Many functions can fall into the scapegoat trap by claiming authority over, and hence accepting accountability for, others' behaviors. Chapter 9 described the case of a Safety group that thought it was accountable for safety. Others who might make this same mistake include:

  • A "security" group that thinks it's accountable for security, rather than helping everyone to operate in a secure manner.

  • A "business continuity" group. that unilaterally designs the plan.

  • A "quality assurance" or "testing" group that tries to take accountability for quality through inspection and control, rather than by providing a testing service to others who are accountable for producing quality products.

  • An IT function that accepts responsibility for implementing business-process rationalization as part of an ERP project.

These are all examples of a familiar theme: Total Quality Management. Quality, in all its forms, is an attribute of a product or service, not a separate deliverable. Producing products, and the quality of those products, are not two distinct jobs. Experiences in every industry prove the same principle: Responsibility for compliance, safety, security, and every other aspect of quality should never be separated from responsibility for doing the work.

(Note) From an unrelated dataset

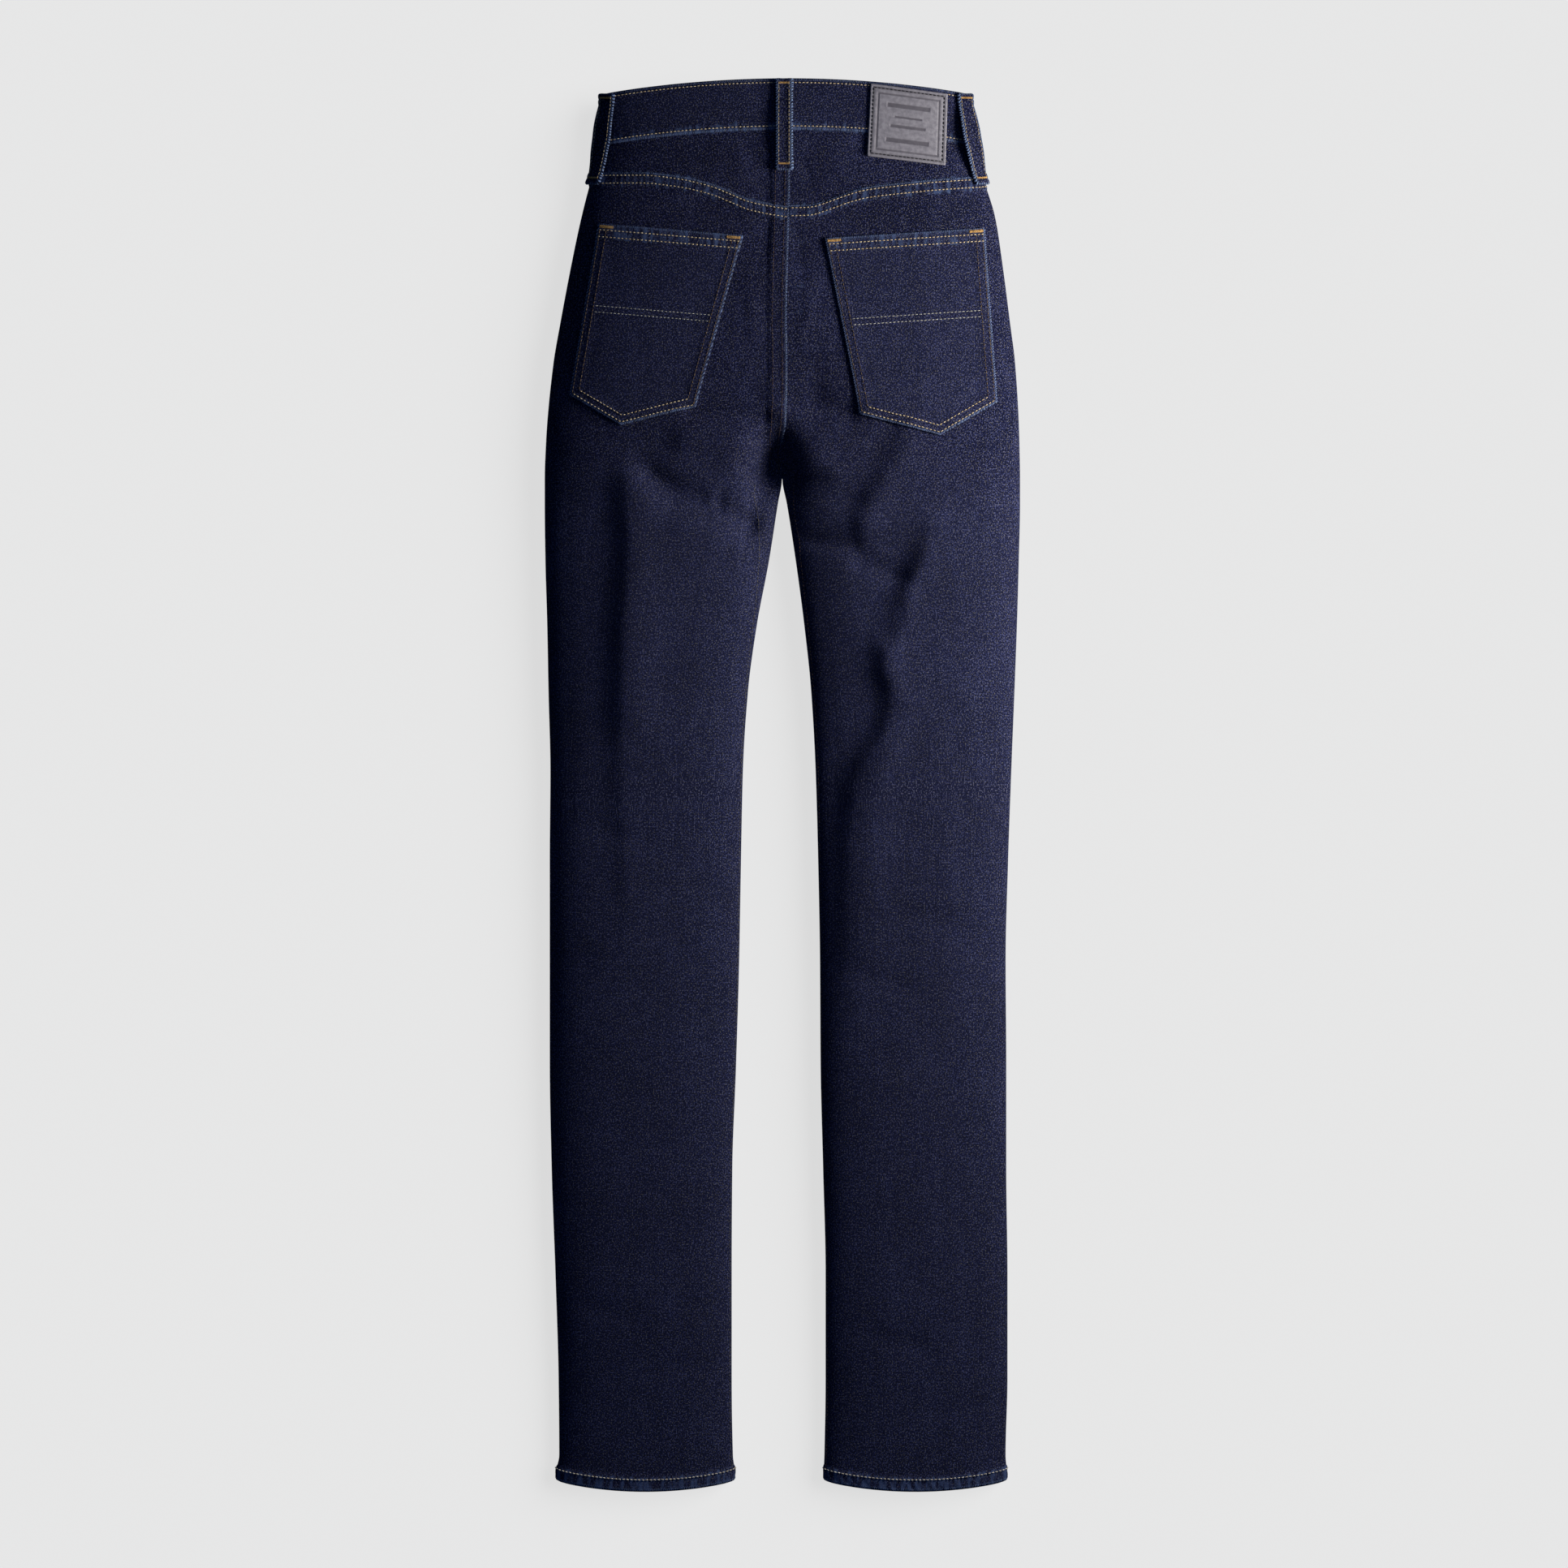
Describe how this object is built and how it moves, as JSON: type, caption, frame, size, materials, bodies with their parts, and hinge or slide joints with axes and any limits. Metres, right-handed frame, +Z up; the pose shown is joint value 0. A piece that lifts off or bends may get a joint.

In every case, better results are achieved when everybody is held accountable for their own behaviors. Coordinators help others with their accountabilities. And if oversight (Audit) is needed, it must be kept arm's-length from service-oriented Coordinators.

Bottom Line

Controls that attempt to force people to do something counter to their incentives are rarely effective.

The answer is not to demand altruism (self-sacrifice for the greater good) and then attempt to enforce it -- a losing battle.

Instead, incentives should be aligned. In the case of regulatory compliance, cyber-security, standards compliance, or any other form of compliance, everybody must be held accountable for their own behaviors. Staff can then offer services to help everybody succeed at this requirement.